Where are corporate profit margins in the economic recovery cycle?
Thursday, February 23, 2012 at 4:30AM I have often believed that when corporate show $1.00 EPS, investors will find their stock. Now on the case of
the ENTIRE stock market, we are beginning to see that come true and this article at Motley Fool covers it:
"While the economy might be in the early stages of recovery, corporate profits could be in the final, dying days of their own rebound. They point to profit margins, or the ratio of net income to sales. Since 1947, corporate profits have averaged about 6% of gross domestic product. Today, they're 9.8% of GDP. And as my colleague Alex Dumortier has shown, margins tend to be mean-reverting. If current profit margins shrink back to their historical norm, it could whack corporate profits -- and stocks.
Fearing a decline in profit margins is a fair point that shouldn't be ignored. But I think it's overblown. The connection between profit margins and profit growth is probably smaller than most assume. And the connection between profit margins and actual stock returns is virtually nonexistent.
Since 1950, here's how real (inflation-adjusted) corporate profit growth stacks up against corporate profit margins:
|
Period |
Real Corporate Profit Growth |
Profit Margin at Beginning of Period |
|---|---|---|
| 1950-60 | 1.8% | 9.8% |
| 1960-70 | 2.1% | 5.5% |
| 1970-80 | 6.9% | 4.2% |
| 1980-90 | (1.9%) | 5.6% |
| 1990-00 | 5% | 4.6% |
| 2000-10 | 7.7% | 5.1% |
| Current | -- | 9.8% |
This article at Business Insider talks about how "phantom corporate profits generated by a devaluing dollar will vanish":
"One of the dirty little secrets of the stock market rally is that the rising corporate profits that powered it are largely phantom profits. Why are they phantom? Because they are artifacts of currency devaluation, not an increase in efficiency or production of goods and services.

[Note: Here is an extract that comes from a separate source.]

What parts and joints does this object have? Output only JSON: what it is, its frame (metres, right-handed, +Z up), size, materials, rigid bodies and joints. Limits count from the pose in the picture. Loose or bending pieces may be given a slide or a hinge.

Though few domestic observers make mention of it, the large, global U.S.-based corporations are now dependent on non-U.S. sales for about 40% of their revenues (50% and up for many companies) and virtually all their profit growth. Overseas sales are made in the local currency: the euro, yen, renminbi, Australian dollar, Canadian dollar and so on, and the profits are stated in U.S. dollars on corporate profit and loss statements."